Spiced biscuits inspired by traditional recipes from Germany and Holland are the best of festive bakes, says Sophie Morris
You don’t have to be a biscuit connoisseur to know when you’re biting into a lebkuchen these days. The soft and chewy gingerbread, usually either iced in sugar or coated in chocolate, has been available in Britain for many years, and the ascendance of German supermarkets such as Aldi and Lidl has helped their popularity.
But how about springerle? This tasty bake - lightly flavoured with ground anise, which is sometimes sprinkled on to the tray so that it sticks to the bottom of the biscuits - is also German and far rarer on our shores.

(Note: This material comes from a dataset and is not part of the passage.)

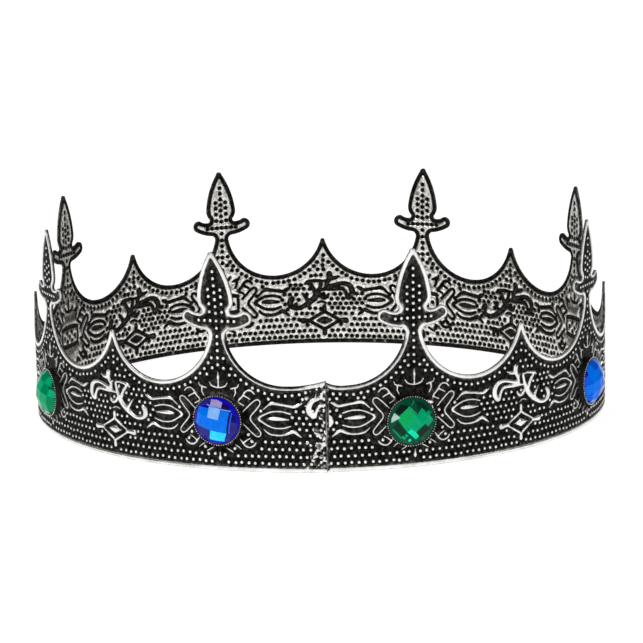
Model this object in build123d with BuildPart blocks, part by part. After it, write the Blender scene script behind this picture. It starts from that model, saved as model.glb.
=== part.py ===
from build123d import *
from math import asin, cos, degrees, radians, sin
import os

# A crown made of one cut-out and embossed metal strip, bent into a ring and lapped at the front.
# Spear-shaped finials stand on its top edge with a small cusp between each pair, and below each
# finial a faceted stone sits in a soldered cup.  The embossing is shallow and is left to the finish.
#
# Frame: origin on the ring's axis at the height of the bottom edge, +Z up, the lapped seam near -Y.
# Azimuths are in degrees about +Z, counted from -Y towards +X.  Along the strip, "run" is the arc
# length from a finial's centre line, in the ring's outer face.  Everything is in millimetres.

# --- driving dimensions: the ring ---------------------------------------------------------------
ring_radius = 95.0          # outer face of the strip
sheet = 0.8                 # thickness of the strip over its embossing
finial_count = 8
finial_pitch = 46.3         # degrees between finials, the seam panel being narrower
first_finial = 17.0         # azimuth of the finial just right of the seam
seam = 0.8                  # azimuth of the upper lap's cut edge
lap = 2.5                   # length of the overlap
lap_gap = 0.1               # solder film between the two layers, where the overlap begins
joggle_start = 5.0          # degrees past the last finial, where the upper lap begins to lift

# --- driving dimensions: the cut-out outline ----------------------------------------------------
tip_height = 66.3
scallop_run = 20.3          # from the finial's centre line to the scallop's lowest point
scallop_low = 26.2
scallop_wall_run = 7.57     # the scallop's wall, halfway from the neck to its lowest point
scallop_wall_height = 31.47
neck_half_width = 2.5
neck_height = 41.2
cusp_height = 39.8
cusp_half_width = 0.8
seam_height_left = 28.0     # top edge at the seam on the upper lap
seam_height_right = 27.3    # and on the lower one

# --- driving dimensions: the settings -----------------------------------------------------------
cup_radius = 7.6
cup_wall = 0.45
cup_floor = 0.4
cup_depth = 1.8
cup_height = 15.2           # height of a cup's centre above the bottom edge
cup_lift = 0.15             # solder between the strip and the cup's floor
solder_inset = 0.3          # how far the solder stays inside the cup's rim
cup_rim_round = 0.18        # rounding of the cup's outer rim
foil = 0.1
stone_clearance = 0.05
girdle_height = 1.2         # flat back to the start of the facets
dome_height = 3.3           # facets, above the girdle
facet_pitch = 3.1

# Each cup was set by hand: its drift along the strip and up from the nominal centre.
cup_drift = [(-1.6, -0.6), (-0.8, -0.5), (0.4, 0.2), (-0.5, 0.3),
             (0.2, -0.3), (0.5, 0.1), (1.6, -1.0), (0.1, 0.5)]
# Each stone was dropped in at its own turn, in degrees.
stone_turn = [42.0, 17.0, 61.0, 5.0, 49.0, 28.0, 72.0, -9.0]

# Room that a shape is given past the strip, before it is trimmed or cut away.
inside_room = 3.0
outside_room = 5.0
edge_room = 2.0

half_pitch = radians(finial_pitch) * ring_radius / 2
last_finial = first_finial + (finial_count - 1) * finial_pitch
seam_run_left = radians(360 + seam - last_finial) * ring_radius
seam_run_right = radians(first_finial - seam) * ring_radius
inner_radius = ring_radius - sheet

os.makedirs("parts", exist_ok=True)


def outward(azimuth):
    """Unit vector from the axis towards an azimuth."""
    angle = radians(azimuth - 90)
    return Vector(cos(angle), sin(angle), 0)


def facing(azimuth, distance, height=0.0):
    """Plane that faces outward at an azimuth, its x axis along the ring and its y axis up."""
    direction = outward(azimuth)
    along = Vector(-direction.Y, direction.X, 0)
    origin = direction * distance + Vector(0, 0, height)
    return Plane(origin=origin, x_dir=along, z_dir=direction)


# --- band ---------------------------------------------------------------------------------------
def joggle():
    """Radius, centre and sweep of the larger arc that lifts the upper lap over the lower one."""
    full_turn = radians(360 + seam - last_finial - joggle_start)
    turn = full_turn - lap / ring_radius
    lifted = ring_radius + sheet + lap_gap
    shift = (lifted**2 - ring_radius**2) / (2 * (ring_radius - lifted * cos(turn)))
    radius = ring_radius + shift
    sweep = degrees(full_turn - asin(shift * sin(full_turn) / radius))
    centre = outward(last_finial + joggle_start) * -shift
    return radius, centre, sweep


def lap_surface(azimuth):
    """Distance of the upper lap's outer face from the ring's axis."""
    shift = lap_radius - ring_radius
    turn = radians(azimuth + 360 - last_finial - joggle_start)
    return (lap_radius**2 - (shift * sin(turn)) ** 2) ** 0.5 - shift * cos(turn)


def opening(finial_azimuth, side, end):
    """Face of the opening beside a finial, from its centre line to a cusp or to the seam.

    side is +1 for the opening on the finial's counter-clockwise side and -1 for the other.
    end names what the opening runs out to: "cusp", "seam_left" or "seam_right".
    """
    middle = half_pitch / 2
    top = tip_height + edge_room

    def at(run, height):
        return (side * ring_radius * sin((run - middle) / ring_radius), height)

    lowest = at(scallop_run, scallop_low)
    wall = at(scallop_wall_run, scallop_wall_height)
    far_wall = at(2 * scallop_run - scallop_wall_run, scallop_wall_height)
    seat = facing(finial_azimuth + side * finial_pitch / 4, inner_radius - inside_room)
    with BuildSketch(seat) as face:
        with BuildLine():
            # The spear's blade, shoulder, cross-guard arm and neck, from the tip down.
            ThreePointArc(at(0, tip_height), at(0.7, 66.0), at(1.05, 65.3))
            ThreePointArc(at(1.05, 65.3), at(3.75, 60.0), at(5.6, 52.4))
            ThreePointArc(at(5.6, 52.4), at(5.35, 50.4), at(4.4, 48.9))
            ThreePointArc(at(4.4, 48.9), at(4.6, 48.0), at(5.5, 47.7))
            ThreePointArc(at(5.5, 47.7), at(7.0, 47.9), at(8.4, 48.6))
            ThreePointArc(at(8.4, 48.6), at(11.1, 46.6), at(9.8, 44.6))
            ThreePointArc(at(9.8, 44.6), at(7.0, 43.4), at(3.9, 42.8))
            ThreePointArc(at(3.9, 42.8), at(2.95, 42.3), at(neck_half_width, neck_height))
            ThreePointArc(at(neck_half_width, neck_height), wall, lowest)
            if end == "cusp":
                edge = half_pitch - cusp_half_width
                ThreePointArc(lowest, far_wall, at(edge, 39.1))
                ThreePointArc(at(edge, 39.1), at(edge + 0.25, 39.6), at(half_pitch, cusp_height))
                shore = at(half_pitch + 1.5, cusp_height + edge_room)
                Line(at(half_pitch, cusp_height), shore)
            elif end == "seam_left":
                ThreePointArc(lowest, at(26.5, 26.6), at(seam_run_left, seam_height_left))
                past = at(seam_run_left + 0.4, seam_height_left)
                shore = at(seam_run_left + edge_room, seam_height_left + edge_room)
                Polyline(at(seam_run_left, seam_height_left), past, shore)
            else:
                ThreePointArc(lowest, at(24.0, 26.3), at(seam_run_right, seam_height_right))
                past = at(seam_run_right, seam_height_left + 0.3)
                shore = at(seam_run_right + edge_room, seam_height_left + edge_room)
                Polyline(at(seam_run_right, seam_height_right), past, shore)
            Polyline(shore, (shore[0], top), (at(0, 0)[0], top), at(0, tip_height))
        make_face()
    return face.sketch


lap_radius, lap_centre, lap_sweep = joggle()
strip_start = seam - degrees(lap / ring_radius)
lift_point = last_finial + joggle_start
main_sweep = lift_point - strip_start

with BuildPart() as band:
    with BuildSketch() as strip_plan:
        with BuildLine():
            outer_run = CenterArc((0, 0), ring_radius, strip_start - 90, main_sweep)
            outer_lap = CenterArc(lap_centre, lap_radius, lift_point - 90, lap_sweep)
            inner_run = CenterArc((0, 0), inner_radius, strip_start - 90, main_sweep)
            inner_lap = CenterArc(lap_centre, lap_radius - sheet, lift_point - 90, lap_sweep)
            Line(outer_run @ 0, inner_run @ 0)
            Line(outer_lap @ 1, inner_lap @ 1)
        make_face()
    extrude(amount=tip_height)
    cut_depth = inside_room + sheet + outside_room
    for index in range(finial_count):
        azimuth = first_finial + index * finial_pitch
        before = "seam_right" if index == 0 else "cusp"
        after = "seam_left" if index == finial_count - 1 else "cusp"
        for side, end in ((-1, before), (1, after)):
            extrude(opening(azimuth, side, end), amount=cut_depth, mode=Mode.SUBTRACT)

band.part.label = "band"
export_step(band.part, "parts/band.step")

# --- seam solder --------------------------------------------------------------------------------
# A fillet along the cut edge, and splashes on the upper lap: run left of the seam, height, radius.
fillet_leg = 0.8
fillet_rise = 0.85          # share of the cut edge that the solder covers
fillet_foot = 0.6           # bare edge below and above the fillet
touch = 0.01                # keeps flat faces off the curved strip
splash_sink = 0.1           # share of a splash's radius that its centre lies below the surface
splashes = [(1.2, 2.2, 0.9), (3.2, 3.0, 0.8), (1.6, 5.4, 0.7), (4.6, 5.0, 0.6), (2.4, 8.2, 0.8),
            (1.1, 11.6, 0.6), (2.9, 13.2, 0.9), (1.3, 17.4, 0.7), (1.5, 21.8, 0.8), (1.0, 25.6, 0.6)]

with BuildPart() as seam_solder:
    for run, height, radius in splashes:
        azimuth = seam - degrees(run / ring_radius)
        with Locations(facing(azimuth, lap_surface(azimuth) - splash_sink * radius, height).origin):
            Sphere(radius)
    with BuildSketch() as upper_lap_plan:
        with Locations(lap_centre):
            Circle(lap_radius)
    extrude(amount=tip_height, mode=Mode.SUBTRACT)
    with BuildSketch(Plane.XY.offset(fillet_foot)) as fillet_plan:
        with BuildLine():
            edge_low = inner_lap @ 1
            edge_high = edge_low + (outer_lap @ 1 - edge_low) * fillet_rise
            toe = outward(seam + degrees(fillet_leg / ring_radius)) * (ring_radius + touch)
            heel = outward(seam) * (ring_radius + touch)
            Polyline(edge_low, edge_high, toe, heel, edge_low)
        make_face()
    extrude(amount=scallop_low - 2 * fillet_foot)

seam_solder.part.label = "seam_solder"
export_step(seam_solder.part, "parts/seam_solder.step")


# --- settings -----------------------------------------------------------------------------------
def facet_normals(seat, turn):
    """Outward directions of a stone's square facets, a grid turned about the seat's axis."""
    steps = range(-2, 3)
    for column in steps:
        for row in steps:
            x = facet_pitch * (column * cos(turn) - row * sin(turn))
            y = facet_pitch * (column * sin(turn) + row * cos(turn))
            if x * x + y * y < stone_radius**2:
                reach = (dome_radius**2 - x * x - y * y) ** 0.5
                yield (seat.x_dir * x + seat.y_dir * y + seat.z_dir * reach).normalized()


stone_radius = cup_radius - cup_wall - stone_clearance
dome_radius = (stone_radius**2 + dome_height**2) / (2 * dome_height)

for index in range(finial_count):
    number = index + 1
    drift, rise = cup_drift[index]
    azimuth = first_finial + index * finial_pitch + degrees(drift / ring_radius)
    height = cup_height + rise
    floor_level = ring_radius + cup_lift
    bed_level = floor_level + cup_floor

    with BuildPart() as cup_solder:
        with BuildSketch(facing(azimuth, ring_radius - inside_room, height)) as pad_outline:
            Circle(cup_radius - solder_inset)
        extrude(amount=inside_room + cup_lift)
        with BuildSketch() as ring_face:
            Circle(ring_radius)
        extrude(amount=tip_height, mode=Mode.SUBTRACT)
    cup_solder.part.label = f"cup_solder_{number}"
    export_step(cup_solder.part, f"parts/cup_solder_{number}.step")

    with BuildPart() as cup:
        with BuildSketch(facing(azimuth, floor_level, height)) as cup_outline:
            Circle(cup_radius)
        extrude(amount=cup_depth)
        rim = cup.faces().sort_by(SortBy.DISTANCE)[-1].edges()
        fillet(rim, cup_rim_round)
        with BuildSketch(facing(azimuth, bed_level, height)) as bore_outline:
            Circle(cup_radius - cup_wall)
        extrude(amount=cup_depth, mode=Mode.SUBTRACT)
    cup.part.label = f"cup_{number}"
    export_step(cup.part, f"parts/cup_{number}.step")

    with BuildPart() as foil_disc:
        with BuildSketch(facing(azimuth, bed_level, height)) as foil_outline:
            Circle(stone_radius)
        extrude(amount=foil)
    foil_disc.part.label = f"foil_{number}"
    export_step(foil_disc.part, f"parts/foil_{number}.step")

    # The stone is turned to a low cylinder, and its dome is cut flat facet by facet.
    seat = facing(azimuth, bed_level + foil, height)
    colour = "green" if index % 2 == 0 else "blue"
    with BuildPart() as stone:
        with BuildSketch(seat) as stone_outline:
            Circle(stone_radius)
        extrude(amount=girdle_height + dome_height)
        dome_centre = seat.origin + seat.z_dir * (girdle_height + dome_height - dome_radius)
        for normal in facet_normals(seat, radians(stone_turn[index])):
            split(bisect_by=Plane(origin=dome_centre + normal * dome_radius, z_dir=normal),
                  keep=Keep.BOTTOM)
    stone.part.label = f"stone_{number}_{colour}"
    export_step(stone.part, f"parts/stone_{number}_{colour}.step")
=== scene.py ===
import math

import bpy
import numpy as np
from mathutils import Matrix, Vector
from mathutils.geometry import delaunay_2d_cdt


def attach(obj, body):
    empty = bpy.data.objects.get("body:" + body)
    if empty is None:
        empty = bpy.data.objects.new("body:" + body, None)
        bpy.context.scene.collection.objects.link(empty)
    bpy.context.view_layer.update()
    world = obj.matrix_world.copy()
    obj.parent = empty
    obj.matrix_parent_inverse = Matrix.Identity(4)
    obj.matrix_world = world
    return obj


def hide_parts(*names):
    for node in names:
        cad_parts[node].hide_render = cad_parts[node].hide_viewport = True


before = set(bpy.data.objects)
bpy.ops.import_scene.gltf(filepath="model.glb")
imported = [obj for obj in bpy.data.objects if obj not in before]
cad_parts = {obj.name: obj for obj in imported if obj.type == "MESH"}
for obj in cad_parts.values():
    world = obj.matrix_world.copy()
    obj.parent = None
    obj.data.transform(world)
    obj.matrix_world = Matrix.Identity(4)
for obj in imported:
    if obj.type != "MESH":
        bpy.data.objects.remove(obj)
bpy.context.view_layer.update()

# The pattern is drawn flat, in millimetres: "run" along the strip (counter-clockwise seen from
# above, 0 opposite +Y) and height above the bottom edge.  Meshes are made in metres.
MM = 0.001

# --- the ring, as the CAD part states it ---
RING_RADIUS = 95.0
SHEET = 0.8
LAP = 2.5
LAP_GAP = 0.1
FINIALS = 8
PITCH = math.radians(46.3)
FIRST_FINIAL = math.radians(17.0)
SEAM = math.radians(0.8)
JOGGLE_START = math.radians(5.0)
HALF_PITCH = PITCH * RING_RADIUS / 2
LIFT = FIRST_FINIAL + (FINIALS - 1) * PITCH + JOGGLE_START
FINIAL_RUNS = [(FIRST_FINIAL + i * PITCH) * RING_RADIUS for i in range(FINIALS)]
CUSP_RUNS = [run + HALF_PITCH for run in FINIAL_RUNS[:-1]]
BEYOND_SEAM = [FINIAL_RUNS[0] - HALF_PITCH, FINIAL_RUNS[-1] + HALF_PITCH]
TIP = 66.3
NECK = (2.5, 41.2)
SCALLOP_RUN, SCALLOP_RADIUS, SCALLOP_CENTRE = 20.3, 18.0, 44.2
CUSP_HEIGHT, CUSP_HALF_WIDTH = 39.8, 0.8
SEAM_LEFT, SEAM_RIGHT = 28.0, 27.3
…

In fact, we have much to learn from our north European neighbours when it comes to festive baking. Home-made sweet and spiced biscuits are a delicious stalwart of the Christmas period in Germany and Holland.

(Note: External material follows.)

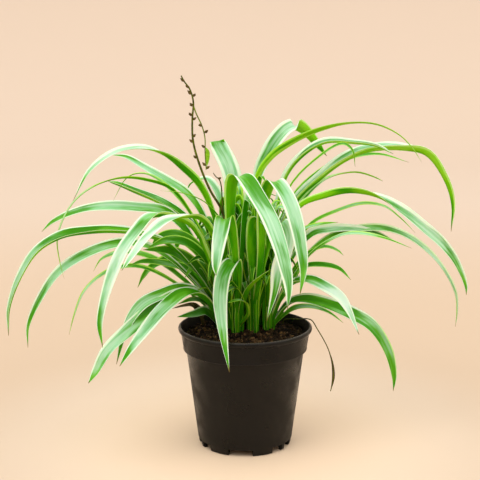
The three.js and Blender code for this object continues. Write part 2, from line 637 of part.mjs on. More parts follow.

Spiced breads and cakes can be traced back as far as ancient Rome and the first recorded appearance of a bread containing ginger came in 992 from an Armenian monk. He took this flavour to France and its popularity spread all over Europe.
Springerle were being made as long ago as the 14th century, and most likely originated in Bavaria.
Hot on their heels came Dutch speculaas biscuits, made with a Christmassy spice blend of cinnamon, nutmeg, cloves, ginger, cardamom and white pepper.
Springerle are thick, pale biscuits, while speculaas are a crispy golden brown. Both are made using special pear wood moulds and rolling pins, which are now available in the UK from specialist food supplier Sous Chef, which sells a biscuit roller (£27.50) and a variety of moulds (from £4.50).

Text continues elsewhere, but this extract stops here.